Work instructions | Output the lines below exactly, please, from the first line until the line with "matrix=place)", counting both.

--- Start Given data ---

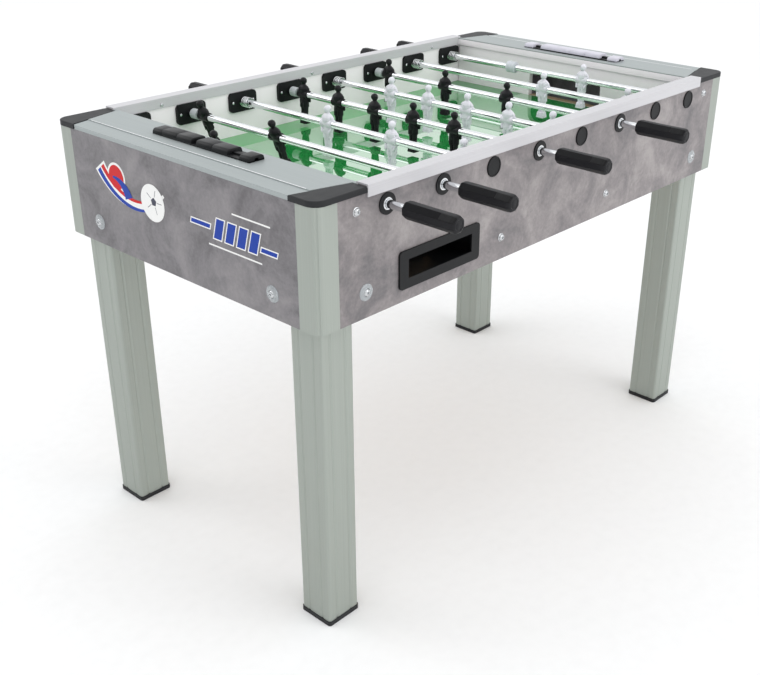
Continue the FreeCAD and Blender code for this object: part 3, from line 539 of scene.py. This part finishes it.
def ball(mesh: BMesh, centre: Vector, radii: Vector, segments: int = 20) -> None:
    """Ellipsoid at a centre, both in millimetres."""
    place = Matrix.Translation(centre * MM) @ Matrix.Diagonal((*(radii * MM), 1.0))
    bmesh.ops.create_uvsphere(mesh, u_segments=segments, v_segments=segments * 2 // 3, radius=1.0,
                              matrix=place)


def finished(mesh: BMesh, name: str, crease: float = 38) -> bpy.types.Mesh:
    """Close a bmesh, turn its faces outwards and keep its edges crisp.

    Args:
        mesh: The form; it is freed.
        name: Name of the mesh.
        crease: Angle past which an edge is sharp, in degrees.

    Returns:
        The mesh.
    """
    bmesh.ops.remove_doubles(mesh, verts=mesh.verts, dist=1e-6)
    bmesh.ops.recalc_face_normals(mesh, faces=mesh.faces)
    data = bpy.data.meshes.new(name)
    mesh.to_mesh(data)
    mesh.free()
    data.shade_smooth()
    data.set_sharp_from_angle(angle=math.radians(crease))
    return data


def piece(data: bpy.types.Mesh, name: str, finish: Finish, body: str,
          stands_for: Iterable[str] = ()) -> Object:
    """Show a mesh as one piece of the table.

    Args:
        data: The mesh, in place.
        name: Name of the piece.
        finish: Its finish.
        body: The body it rides on.
        stands_for: Nodes that it replaces.

    Returns:
        The piece.
    """
    item = bpy.data.objects.new(name, data)
    bpy.context.scene.collection.objects.link(item)
    data.materials.append(finish.material())
    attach(item, body)
    if stands_for:
        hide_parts(*stands_for)
    log.info("%s rides on %s in %s", name, body, finish.title)
    return item


# ---------------------------------------------------------------- carried-over parts


@dataclass
class Cabinet:
    """The carried-over parts and the finish of each."""

    finishes: dict[str, Finish] = field(default_factory=lambda: dict(NODE_FINISHES))

    def dress(self) -> None:
        """Give every carried-over part its material."""
        for name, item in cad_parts.items():
            finish = self.finish_of(name)
            for place in item.material_slots:
                place.material = finish.material()
            log.info("%s keeps its shape in %s", name, finish.title)

    def finish_of(self, name: str) -> Finish:
        """Finish of a part by its name; rods and counters follow a rule."""
        if name in self.finishes:
            return self.finishes[name]
        if name.startswith("counter_"):
            return COUNTER_BLACK if "left" in name else COUNTER_PALE
        if name.endswith("_handle"):
            return GRIP_BLACK
        if name.endswith("_figures"):
            return DARK_NYLON
        return CHROME


# ---------------------------------------------------------------- rods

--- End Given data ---

Exercise output |
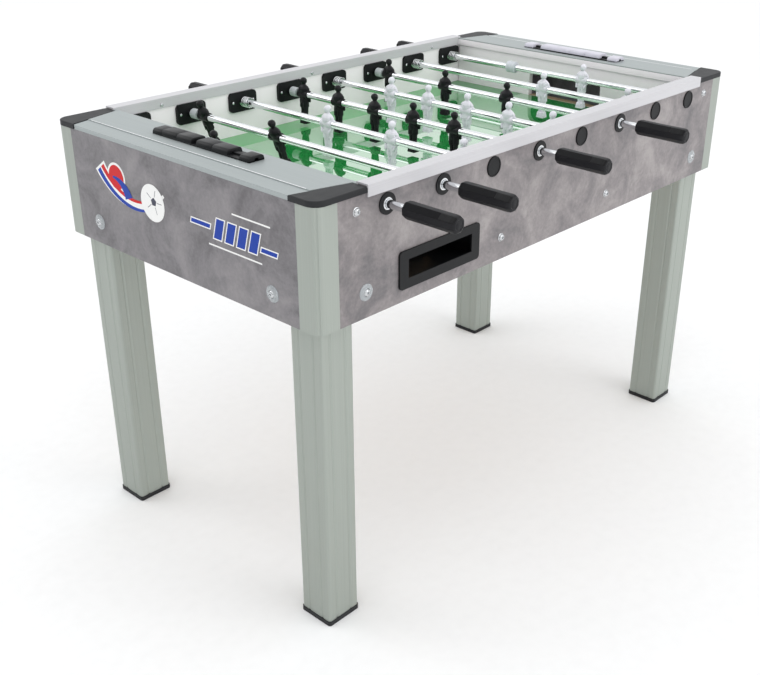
Continue the FreeCAD and Blender code for this object: part 3, from line 539 of scene.py. This part finishes it.
def ball(mesh: BMesh, centre: Vector, radii: Vector, segments: int = 20) -> None:
    """Ellipsoid at a centre, both in millimetres."""
    place = Matrix.Translation(centre * MM) @ Matrix.Diagonal((*(radii * MM), 1.0))
    bmesh.ops.create_uvsphere(mesh, u_segments=segments, v_segments=segments * 2 // 3, radius=1.0,
                              matrix=place)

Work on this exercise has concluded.